- **INSTRUCTIONS TO FOLLOW**: Quote exactly, and only, the lines from the one with "extrude(amount=TAB_THICK)" down to the one with "if empty is", both included.

- **GIVEN INFORMATION**:
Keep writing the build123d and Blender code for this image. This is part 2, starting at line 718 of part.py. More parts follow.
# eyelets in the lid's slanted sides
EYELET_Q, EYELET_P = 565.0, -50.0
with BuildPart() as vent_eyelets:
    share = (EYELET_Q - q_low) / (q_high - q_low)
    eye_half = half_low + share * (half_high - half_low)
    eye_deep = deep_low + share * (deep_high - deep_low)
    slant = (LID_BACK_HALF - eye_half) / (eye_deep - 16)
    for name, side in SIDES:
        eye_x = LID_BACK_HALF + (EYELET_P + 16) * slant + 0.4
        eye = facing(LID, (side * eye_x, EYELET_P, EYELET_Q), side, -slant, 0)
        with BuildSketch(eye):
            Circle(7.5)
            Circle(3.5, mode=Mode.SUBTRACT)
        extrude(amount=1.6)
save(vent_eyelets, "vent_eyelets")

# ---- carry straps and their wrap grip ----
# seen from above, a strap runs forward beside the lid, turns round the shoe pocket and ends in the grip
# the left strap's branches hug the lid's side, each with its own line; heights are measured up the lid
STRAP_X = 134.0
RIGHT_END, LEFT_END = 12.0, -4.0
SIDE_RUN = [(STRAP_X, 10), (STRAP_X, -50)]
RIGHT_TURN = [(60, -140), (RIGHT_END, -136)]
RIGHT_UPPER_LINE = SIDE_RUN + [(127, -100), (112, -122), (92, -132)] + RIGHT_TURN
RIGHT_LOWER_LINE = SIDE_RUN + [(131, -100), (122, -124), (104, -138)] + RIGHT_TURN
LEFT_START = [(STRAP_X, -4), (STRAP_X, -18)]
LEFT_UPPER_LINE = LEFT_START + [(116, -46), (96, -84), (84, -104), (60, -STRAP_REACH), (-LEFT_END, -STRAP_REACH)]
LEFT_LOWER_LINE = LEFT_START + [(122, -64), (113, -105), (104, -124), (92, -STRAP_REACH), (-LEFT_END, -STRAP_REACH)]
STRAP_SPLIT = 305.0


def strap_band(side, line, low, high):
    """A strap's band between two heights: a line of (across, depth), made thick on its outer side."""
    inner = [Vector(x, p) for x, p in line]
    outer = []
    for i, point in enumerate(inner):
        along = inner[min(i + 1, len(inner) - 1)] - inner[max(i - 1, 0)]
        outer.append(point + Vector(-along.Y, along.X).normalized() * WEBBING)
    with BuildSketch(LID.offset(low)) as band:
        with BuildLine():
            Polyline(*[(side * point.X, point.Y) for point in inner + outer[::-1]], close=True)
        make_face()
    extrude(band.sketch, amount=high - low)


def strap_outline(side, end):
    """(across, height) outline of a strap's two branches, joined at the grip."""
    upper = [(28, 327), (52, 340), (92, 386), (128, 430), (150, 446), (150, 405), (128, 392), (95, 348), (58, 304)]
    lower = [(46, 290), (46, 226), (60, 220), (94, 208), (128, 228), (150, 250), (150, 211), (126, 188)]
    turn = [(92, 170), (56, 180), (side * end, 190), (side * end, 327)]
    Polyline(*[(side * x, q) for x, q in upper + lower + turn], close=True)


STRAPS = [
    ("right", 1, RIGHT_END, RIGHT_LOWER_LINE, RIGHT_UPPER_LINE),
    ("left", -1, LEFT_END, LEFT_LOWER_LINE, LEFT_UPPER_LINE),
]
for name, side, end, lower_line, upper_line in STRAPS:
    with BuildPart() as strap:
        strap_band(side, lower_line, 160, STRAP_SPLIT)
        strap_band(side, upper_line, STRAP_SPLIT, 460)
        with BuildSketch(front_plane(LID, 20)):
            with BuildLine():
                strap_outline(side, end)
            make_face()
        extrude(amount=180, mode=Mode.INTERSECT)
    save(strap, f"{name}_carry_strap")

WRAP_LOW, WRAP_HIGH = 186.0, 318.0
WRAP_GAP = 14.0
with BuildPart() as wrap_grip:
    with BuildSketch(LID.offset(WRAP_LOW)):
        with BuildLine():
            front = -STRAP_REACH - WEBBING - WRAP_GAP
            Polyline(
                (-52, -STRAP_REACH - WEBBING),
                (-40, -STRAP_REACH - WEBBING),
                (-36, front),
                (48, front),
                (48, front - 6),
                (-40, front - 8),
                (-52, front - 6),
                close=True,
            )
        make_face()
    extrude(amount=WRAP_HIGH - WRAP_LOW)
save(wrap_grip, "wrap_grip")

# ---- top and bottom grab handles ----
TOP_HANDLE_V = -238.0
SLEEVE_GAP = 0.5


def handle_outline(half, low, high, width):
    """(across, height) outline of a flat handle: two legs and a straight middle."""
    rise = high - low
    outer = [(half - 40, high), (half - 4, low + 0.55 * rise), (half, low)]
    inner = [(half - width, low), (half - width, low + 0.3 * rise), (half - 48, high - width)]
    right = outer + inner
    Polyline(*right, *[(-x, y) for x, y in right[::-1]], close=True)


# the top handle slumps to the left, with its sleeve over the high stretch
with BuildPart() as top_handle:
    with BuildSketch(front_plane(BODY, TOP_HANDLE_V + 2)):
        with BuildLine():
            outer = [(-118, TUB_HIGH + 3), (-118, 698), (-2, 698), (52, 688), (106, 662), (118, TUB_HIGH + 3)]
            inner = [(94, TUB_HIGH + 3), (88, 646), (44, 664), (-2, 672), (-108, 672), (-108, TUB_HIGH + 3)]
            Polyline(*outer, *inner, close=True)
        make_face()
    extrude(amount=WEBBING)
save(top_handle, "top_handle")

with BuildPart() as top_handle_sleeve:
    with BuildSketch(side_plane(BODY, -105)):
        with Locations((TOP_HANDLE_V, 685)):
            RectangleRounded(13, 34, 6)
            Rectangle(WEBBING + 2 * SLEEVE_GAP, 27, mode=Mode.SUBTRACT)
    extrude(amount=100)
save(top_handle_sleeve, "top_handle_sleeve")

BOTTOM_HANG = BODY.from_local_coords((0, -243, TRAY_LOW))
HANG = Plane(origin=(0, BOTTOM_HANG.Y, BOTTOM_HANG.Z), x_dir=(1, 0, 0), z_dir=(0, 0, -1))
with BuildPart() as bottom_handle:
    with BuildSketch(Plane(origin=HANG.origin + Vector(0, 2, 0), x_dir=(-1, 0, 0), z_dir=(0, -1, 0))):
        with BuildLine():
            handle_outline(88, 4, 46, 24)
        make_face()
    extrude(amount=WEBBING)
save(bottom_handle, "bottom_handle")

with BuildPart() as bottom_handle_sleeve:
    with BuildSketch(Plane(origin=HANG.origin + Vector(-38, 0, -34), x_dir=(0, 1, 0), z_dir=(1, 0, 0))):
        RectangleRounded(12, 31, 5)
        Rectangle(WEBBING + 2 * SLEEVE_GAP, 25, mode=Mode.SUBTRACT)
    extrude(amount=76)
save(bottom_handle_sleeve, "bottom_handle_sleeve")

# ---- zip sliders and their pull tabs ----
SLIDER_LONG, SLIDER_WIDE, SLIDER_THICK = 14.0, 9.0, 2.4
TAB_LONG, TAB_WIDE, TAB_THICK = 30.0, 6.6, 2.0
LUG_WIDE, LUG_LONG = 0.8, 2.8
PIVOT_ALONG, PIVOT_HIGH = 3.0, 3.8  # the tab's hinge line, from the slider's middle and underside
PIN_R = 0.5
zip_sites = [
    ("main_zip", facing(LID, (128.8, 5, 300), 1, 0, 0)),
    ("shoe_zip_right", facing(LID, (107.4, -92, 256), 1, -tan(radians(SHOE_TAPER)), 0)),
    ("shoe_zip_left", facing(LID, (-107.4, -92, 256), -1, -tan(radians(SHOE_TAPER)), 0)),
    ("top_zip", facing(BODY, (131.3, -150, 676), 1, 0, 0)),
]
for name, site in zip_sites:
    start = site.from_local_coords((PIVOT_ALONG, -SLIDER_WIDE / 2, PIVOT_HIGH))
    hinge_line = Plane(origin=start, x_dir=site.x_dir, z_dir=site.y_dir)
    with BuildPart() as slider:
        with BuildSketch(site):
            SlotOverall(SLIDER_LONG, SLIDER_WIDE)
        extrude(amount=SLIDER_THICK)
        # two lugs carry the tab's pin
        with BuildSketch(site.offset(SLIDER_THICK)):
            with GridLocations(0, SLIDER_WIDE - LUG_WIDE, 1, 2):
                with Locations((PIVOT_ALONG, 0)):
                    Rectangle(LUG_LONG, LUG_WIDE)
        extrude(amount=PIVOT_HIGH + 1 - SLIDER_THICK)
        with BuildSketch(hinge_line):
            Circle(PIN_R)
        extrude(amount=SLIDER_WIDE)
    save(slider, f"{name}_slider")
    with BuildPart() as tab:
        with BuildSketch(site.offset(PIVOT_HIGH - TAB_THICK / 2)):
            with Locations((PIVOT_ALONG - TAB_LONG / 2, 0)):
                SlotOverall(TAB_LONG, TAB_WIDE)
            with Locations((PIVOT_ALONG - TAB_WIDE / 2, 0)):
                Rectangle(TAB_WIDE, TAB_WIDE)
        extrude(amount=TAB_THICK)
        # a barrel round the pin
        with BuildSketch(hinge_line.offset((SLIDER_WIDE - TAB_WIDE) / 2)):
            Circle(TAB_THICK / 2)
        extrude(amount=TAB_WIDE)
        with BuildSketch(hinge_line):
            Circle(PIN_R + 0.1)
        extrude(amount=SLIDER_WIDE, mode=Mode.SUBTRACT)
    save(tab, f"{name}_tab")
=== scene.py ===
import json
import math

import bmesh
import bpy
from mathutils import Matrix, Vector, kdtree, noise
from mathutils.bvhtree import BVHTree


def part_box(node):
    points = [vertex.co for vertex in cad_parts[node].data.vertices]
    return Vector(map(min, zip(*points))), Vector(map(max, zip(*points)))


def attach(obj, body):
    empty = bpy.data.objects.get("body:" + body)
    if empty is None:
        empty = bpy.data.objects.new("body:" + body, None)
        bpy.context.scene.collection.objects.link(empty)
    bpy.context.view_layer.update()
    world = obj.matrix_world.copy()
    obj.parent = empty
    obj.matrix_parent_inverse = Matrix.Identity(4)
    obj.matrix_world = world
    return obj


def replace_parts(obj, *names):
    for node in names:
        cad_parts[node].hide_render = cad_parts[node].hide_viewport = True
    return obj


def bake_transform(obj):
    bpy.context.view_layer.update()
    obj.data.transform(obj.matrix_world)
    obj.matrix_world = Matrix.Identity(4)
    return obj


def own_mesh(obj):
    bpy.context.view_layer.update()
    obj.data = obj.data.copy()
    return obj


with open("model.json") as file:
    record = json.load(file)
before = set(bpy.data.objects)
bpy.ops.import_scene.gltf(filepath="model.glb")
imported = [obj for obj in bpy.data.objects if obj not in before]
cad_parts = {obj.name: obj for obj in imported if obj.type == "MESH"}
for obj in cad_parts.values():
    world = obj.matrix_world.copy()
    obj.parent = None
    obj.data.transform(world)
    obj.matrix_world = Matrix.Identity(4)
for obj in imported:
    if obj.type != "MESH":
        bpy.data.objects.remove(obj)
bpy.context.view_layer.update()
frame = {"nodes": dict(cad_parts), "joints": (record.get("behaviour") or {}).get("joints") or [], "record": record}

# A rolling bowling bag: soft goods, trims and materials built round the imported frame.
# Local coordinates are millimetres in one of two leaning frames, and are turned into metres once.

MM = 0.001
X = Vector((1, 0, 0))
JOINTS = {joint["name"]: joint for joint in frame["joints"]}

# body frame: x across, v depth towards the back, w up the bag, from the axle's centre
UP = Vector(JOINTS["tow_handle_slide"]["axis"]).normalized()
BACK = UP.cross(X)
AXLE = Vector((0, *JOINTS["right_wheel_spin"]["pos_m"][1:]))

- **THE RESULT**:
        extrude(amount=TAB_THICK)
        # a barrel round the pin
        with BuildSketch(hinge_line.offset((SLIDER_WIDE - TAB_WIDE) / 2)):
            Circle(TAB_THICK / 2)
        extrude(amount=TAB_WIDE)
        with BuildSketch(hinge_line):
            Circle(PIN_R + 0.1)
        extrude(amount=SLIDER_WIDE, mode=Mode.SUBTRACT)
    save(tab, f"{name}_tab")
=== scene.py ===
import json
import math

import bmesh
import bpy
from mathutils import Matrix, Vector, kdtree, noise
from mathutils.bvhtree import BVHTree


def part_box(node):
    points = [vertex.co for vertex in cad_parts[node].data.vertices]
    return Vector(map(min, zip(*points))), Vector(map(max, zip(*points)))


def attach(obj, body):
    empty = bpy.data.objects.get("body:" + body)
    if empty is None:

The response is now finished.